STIRLING, MARY ANNE [Fanny] (1815-1895), English actress, was born in London, the daughter of a Captain Kehl. After soine experience at outlying theatres, she appeared in London in 1836. Having been successful as Celia in As You Like It and Sophia in The Road to Ruin, Macready gave her an opportunity to play Cordelia to his Lear, and Madeline Weir to his James V. in the Rev. James White's King of the Commons. In 1852 she created Peg Woffington in Reade and Taylor's Masks and Faces. Meanwhile she had married Edward Stirling (d. 1894), an actor, manager and dramatic author. In later years Mrs Stirling gained a new popularity as the nurse in Irving's presentation (1882) of Romeo and Juliet, and again (1884) with Mary Anderson; and she was the Martha in Irving's production of Faust (1885). She died on the 30th of December 1895, having in the previous year married Sir Charles Hutton Gregory (1817-1898).

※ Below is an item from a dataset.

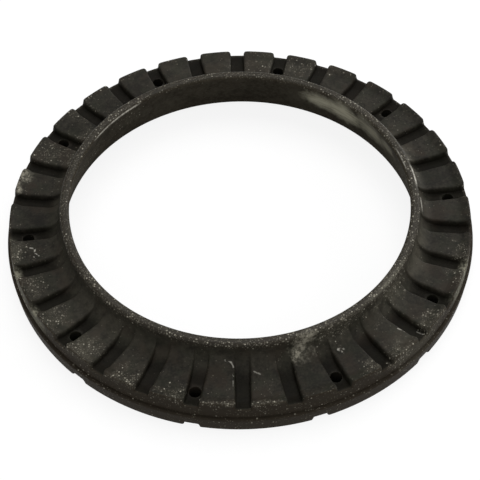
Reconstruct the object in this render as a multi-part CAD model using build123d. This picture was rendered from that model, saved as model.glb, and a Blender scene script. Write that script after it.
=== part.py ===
"""Upper seat ring for a suspension coil spring, moulded in one piece of rubber.

The ring stands on its underside with its axis on Z and the origin at the middle of the
underside. A thin collar leans in towards the axis. Outside the collar the end coil of the
spring lies in a shallow channel, which radial grooves divide into blocks. Each groove's floor
climbs the foot of the collar and runs out there. Wider spaced grooves cross the underside.
"""
from build123d import *
from math import radians, tan
import os

# Driving dimensions in millimetres. Heights are from the underside.
rim_radius = 80.0  # widest line, at the top of the lower rim
rim_height = 6.4  # ledge on top of the lower rim
rim_draft = 0.6  # how far the lower rim draws in towards the underside
foot_chamfer = 0.7  # bevel of the underside's outer edge
ledge_width = 1.0
crease_depth = 0.3  # crease that runs round the foot of the outer wall
crease_height = 0.7
wall_draft = 0.3  # how far the outer wall leans in above the ledge

seat_height = 12.1  # floor of the channel that the end coil lies in
seat_rise = 1.3  # how far the channel's outer side rises to the outer wall
rise_width = 3.5
edge_chamfer = 0.4
channel_width = 13.6  # from the foot of the rise to where the collar's wall would meet the floor
cove_radius = 5.3  # hollow between the channel and the collar

collar_height = 20.3
collar_lean = 0.7  # how far the outside of the collar leans in as it rises
lip_width = 3.5
lip_rounding = 1.0
flare_width = 3.9  # how far the inner wall draws in from the cone to the lip
lead_height = 3.8  # cone that opens the inner wall to the underside
lead_width = 4.0

groove_count = 30
groove_width = 4.6
groove_depth = 2.7
groove_draft = 3.0  # degrees that each groove wall leans out as it rises
groove_cove = 7.5  # rounding of the groove's floor as it climbs the collar
groove_bite = 1.0  # how far the foot of the climb reaches under the collar's wall
groove_run_out = 0.055  # how far the climb leans out for each millimetre that it rises

foot_groove_count = 12
foot_groove_width = 4.6
foot_groove_depth = 2.1
foot_groove_turn = 78.0  # azimuth in degrees of the first groove in the underside

pin_hole_inset = 2.7  # from the foot of the rise to the circle that the mould pin holes lie on
pin_hole_diameter = 3.8
pin_hole_depth = 5.4
pin_hole_spacing = 3  # one groove in three has a hole

# Sizes that follow from those above. Radii are from the axis.
wall_foot_radius = rim_radius - ledge_width
edge_radius = wall_foot_radius - wall_draft
seat_radius = edge_radius - rise_width
cove_corner = seat_radius - channel_width
collar_radius = cove_corner - collar_lean
throat_radius = collar_radius - lip_width
flare_radius = throat_radius + flare_width
groove_end = cove_corner - groove_bite
pin_hole_circle = seat_radius - pin_hole_inset
edge_height = seat_height + seat_rise
seat_slope = seat_rise / rise_width
wall_lean = wall_draft / (edge_height - rim_height - crease_height)
groove_pitch = 360 / groove_count
foot_groove_pitch = 360 / foot_groove_count
groove_floor = seat_height - groove_depth
seam_turn = foot_groove_turn + 2 * foot_groove_pitch
clear = 1.0  # how far a cutting tool starts outside what it cuts


def face_from(corners):
    """Face in the XZ plane from corners given as radius, height and rounding."""
    points = [(radius, height) for radius, height, _ in corners]
    roundings = [rounding for _, _, rounding in corners]
    return Plane.XZ * make_face(FilletPolyline(*points, radius=roundings, close=True))


def ring_body():
    """Whole ring before its grooves and holes are cut."""
    corners = [
        (flare_radius + lead_width, 0, 0),
        (rim_radius - rim_draft - foot_chamfer, 0, 0),
        (rim_radius - rim_draft, foot_chamfer, 0),
        (rim_radius, rim_height, 0),
        (wall_foot_radius - crease_depth, rim_height, 0),
        (wall_foot_radius, rim_height + crease_height, 0),
        (edge_radius + edge_chamfer * wall_lean, edge_height - edge_chamfer, 0),
        (edge_radius - edge_chamfer, edge_height - edge_chamfer * seat_slope, 0),
        (seat_radius, seat_height, 0),
        (cove_corner, seat_height, cove_radius),
        (collar_radius, collar_height, lip_rounding),
        (throat_radius, collar_height, lip_rounding),
        (flare_radius, lead_height, 0),
    ]
    return revolve(Rot(0, 0, seam_turn) * face_from(corners), Axis.Z)


def groove_prism(width, floor, low, high, draft=0.0):
    """Prism along +X between two heights, as wide as the groove at the groove's floor."""
    slope = tan(radians(draft))
    foot = width / 2 + (low - floor) * slope
    mouth = width / 2 + (high - floor) * slope
    outline = Polyline((-foot, low), (foot, low), (mouth, high), (-mouth, high), close=True)
    return extrude(Plane.YZ * make_face(outline), rim_radius + clear)


def coil_grooves():
    """Tools for the radial grooves between the blocks that carry the end coil."""
    top = seat_height + cove_radius
    lean = groove_run_out * (top - groove_floor)
    outside = rim_radius + clear
    region = face_from(
        [
            (outside, groove_floor + seat_slope * (outside - seat_radius), 0),
            (seat_radius, groove_floor, 0),
            (groove_end, groove_floor, groove_cove),
            (groove_end + lean, top, 0),
            (outside, top, 0),
        ]
    )
    above_floor = revolve(Rot(0, 0, -groove_pitch / 2) * region, Axis.Z, groove_pitch)
    prism = groove_prism(groove_width, groove_floor, groove_floor - clear, top + clear, groove_draft)
    tool = above_floor & prism
    return [Rot(0, 0, 90 - groove_pitch * number) * tool for number in range(groove_count)]


def foot_grooves():
    """Tools for the radial grooves across the underside."""
    tool = groove_prism(foot_groove_width, foot_groove_depth, -clear, foot_groove_depth)
    turns = [foot_groove_turn + foot_groove_pitch * number for number in range(foot_groove_count)]
    return [Rot(0, 0, turn) * tool for turn in turns]


def pin_holes():
    """Tools for the blind holes that mould pins leave in the floors of some grooves."""
    length = pin_hole_depth + groove_depth
    drill = Pos(pin_hole_circle, 0, seat_height - length / 2) * Cylinder(pin_hole_diameter / 2, length)
    grooves = range(1, groove_count, pin_hole_spacing)
    return [Rot(0, 0, 90 - groove_pitch * number) * drill for number in grooves]


ring = ring_body() - coil_grooves() - foot_grooves() - pin_holes()

os.makedirs("parts", exist_ok=True)
export_step(ring, "parts/spring_seat_ring.step")
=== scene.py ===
"""Looks of an upper seat ring for a suspension coil spring, moulded in black rubber."""

from math import acos, asin, atan2, cos, pi, radians, sin, sqrt, tan
from types import SimpleNamespace

import bpy
from mathutils import Matrix, Vector


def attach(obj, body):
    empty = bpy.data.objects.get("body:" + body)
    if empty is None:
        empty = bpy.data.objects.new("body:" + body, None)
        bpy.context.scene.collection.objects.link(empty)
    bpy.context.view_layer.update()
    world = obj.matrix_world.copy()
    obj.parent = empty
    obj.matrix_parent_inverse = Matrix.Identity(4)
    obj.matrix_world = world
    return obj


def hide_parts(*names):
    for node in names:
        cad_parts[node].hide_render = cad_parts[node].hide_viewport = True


# Sizes in millimetres and angles in degrees, the same as in the ring's CAD source.
RIM_RADIUS = 80.0
RIM_HEIGHT = 6.4
RIM_DRAFT = 0.6
WALL_FOOT_RADIUS = 79.0
WALL_FOOT = 7.1
CREASE_DEPTH = 0.3
SEAT_HEIGHT = 12.1
SEAT_RADIUS = 75.2
SEAT_RISE = 1.3
EDGE_RADIUS = 78.7
WALL_LEAN = (WALL_FOOT_RADIUS - EDGE_RADIUS) / (SEAT_HEIGHT + SEAT_RISE - WALL_FOOT)
COVE_CORNER = 61.6
COVE_RADIUS = 5.3
COLLAR_HEIGHT = 20.3
COLLAR_RADIUS = 60.9
THROAT_RADIUS = 57.4
FLARE_RADIUS = 61.3
LEAD_HEIGHT = 3.8
LEAD_WIDTH = 4.0
LEAD_SLOPE = LEAD_WIDTH / LEAD_HEIGHT
CONE_RADIUS = FLARE_RADIUS + LEAD_WIDTH

FIRST_GROOVE = 90.0
GROOVE_PITCH = 12.0
GROOVE_WIDTH = 4.6
GROOVE_DEPTH = 2.7
GROOVE_DRAFT = 3.0
GROOVE_FLOOR = SEAT_HEIGHT - GROOVE_DEPTH
GROOVE_HALF_MOUTH = GROOVE_WIDTH / 2 + GROOVE_DEPTH * tan(radians(GROOVE_DRAFT))
GROOVE_COVE = 7.5
GROOVE_END = 60.6
GROOVE_RUN_OUT = 0.055

FOOT_GROOVE_PITCH = 30.0
FOOT_GROOVE_TURN = 78.0
FOOT_GROOVE_DEPTH = 2.1

PIN_CIRCLE = 72.5
PIN_RADIUS = 1.9
PIN_DEPTH = 5.4
PIN_TURN = 78.0
PIN_COUNT = 10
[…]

STIRLING, JAMES (1692-1770), Scottish mathematician, third son of Archibald Stirling of Garden, and grandson of Sir Archibald Stirling of Keir (Lord Garden, a lord of session), was born at Garden, Stirlingshire, in 1692. At eighteen years of age he went to Oxford, where, chiefly through the influence of the earl of Mar, he was nominated (1711) one of Bishop Warner's exhibitioners at Balliol. In 1715 he was expelled on account of his correspondence with members of the Keir and Garden families, who were noted Jacobites, and had been accessory to the “Gathering of the Brig o' Turk” in 1708. From Oxford he made his way to Venice, where he occupied himself as a professor of mathematics. In 1717 appeared his Lineae tertii ordinis Newtonianae, sive . . . (8vo, Oxford). While in Venice, also, he communicated, through Sir Isaac Newton, to the Royal Society a paper entitled “Methodus differentials Newtoniana illustrata” (Phil. Trans., 1718). Fearing assassination on account of having discovered a trade secret of the glass-makers of Venice, he returned with Newton's help to London about the year 1725. In London he remained for ten years, being most part of the time connected with an academy in Tower Street, and devoting his leisure to mathematics and correspondence with eminent mathematicians. In 1730 his most important work was published, the Methodus differentialis, sive tractatus de summatione et interpolatione serierum infinitarum (4to, London), which, it must be noted, is something more than an expansion of the paper of 1718. In 1735 he communicated to the Royal Society a paper “On the Figure of the Earth, and on the Variation of the Force of Gravity at its Surface.” In the same year he was appointed manager for the Scots Mining Company at Leadhills. We are thus prepared to find that his next paper to the Royal Society was concerned, not with pure, but with applied science—“Description of a Machine to blow Fire by the Fall of Water” (Phil. Trans. 1745). His name is also connected with another practical undertaking, since grown to vast dimensions. The accounts of the city of Glasgow for 1752 show that the very first instalment of ten millions sterling spent in making Glasgow a seaport, viz. a sum of £28, 4s. 4d., was for a silver tea-kettle to be presented to “James Stirling, mathematician, for his service, pains, and trouble in surveying the river towards deepening it by locks.” Stirling died in Edinburgh on the 5th of December 1770.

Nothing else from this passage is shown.